Apesar do brilho nas arenas esportivas e deste importante índice positivo na esfera eleitoral, neste 21 de setembro, Dia Nacional de Luta da Pessoa com Deficiência, é preciso reforçar que para termos uma sociedade realmente inclusiva é preciso desconstruir preconceitos, reconhecer o potencial e assegurar o exercício de sua participação política.

Mesmo com seus expressivos resultados, as Paralimpíadas ainda não recebem o mesmo prestígio e atenção que os Jogos Olímpicos. O evento ocorre separadamente e sua cobertura midiática tem um alcance limitado. Além disso, desde 2016, temos um centro de treinamento paralímpico brasileiro, o principal espaço de excelência de esportes de alto rendimento da América Latina e um dos melhores do mundo – mas muitos desconhecem sua existência, e o investimento que foi necessário para construir uma infraestrutura de alto rendimento como essa. Localizado em São Paulo, possui instalações para treinamentos, competições e intercâmbios de atletas e seleções em diversas modalidades paralímpicas. É também onde funciona a sede administrativa do Comitê Paralímpico Brasileiro, que tem impactado a vida de atletas e gerado interesse pelas práticas paradesportivas. Mas poucos sabem disso. Às Paralimpíadas se relega um papel secundário, sem a mesma mobilização e comoção social que o evento principal. Mas por quê?
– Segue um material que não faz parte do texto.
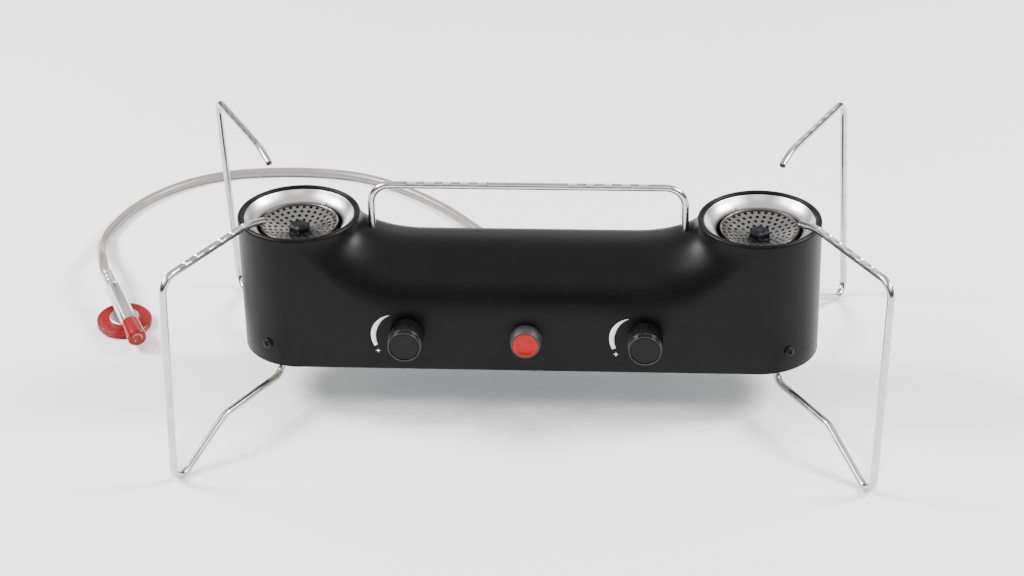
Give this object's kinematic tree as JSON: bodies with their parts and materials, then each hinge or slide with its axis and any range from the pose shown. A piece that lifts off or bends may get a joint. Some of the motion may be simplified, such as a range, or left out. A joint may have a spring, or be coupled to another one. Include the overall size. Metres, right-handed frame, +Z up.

Quando o assunto é representatividade das pessoas com deficiência em espaços políticos são outros os desafios. O aumento do número de eleitores com deficiência é sem dúvida positivo, mas vem acompanhado de preocupações quanto à garantia de acessibilidade em todo o país para que eles possam exercer o seu direito ao voto em igualdade de condições2. O cenário das eleições de 2024 revela um retrocesso do número de candidatos com deficiência: em números absolutos, o total de candidatos com deficiência caiu de 6.657, em 2020, para 4.936 este ano – uma queda de 26%, segundo dados do TSE.

Há ainda significativa disparidade de gênero entre os candidatos com deficiência: 71,52% do total são homens, enquanto as mulheres somam apenas 28,48%, também segundo o TSE. Esses números ilustram o que já sabemos: mulheres com deficiência enfrentam desafios ainda maiores e na luta por igualdade e representatividade deve-se considerar as diversas interseccionalidades, como deficiência, gênero e raça, e suas implicações no acesso e exercício de direitos.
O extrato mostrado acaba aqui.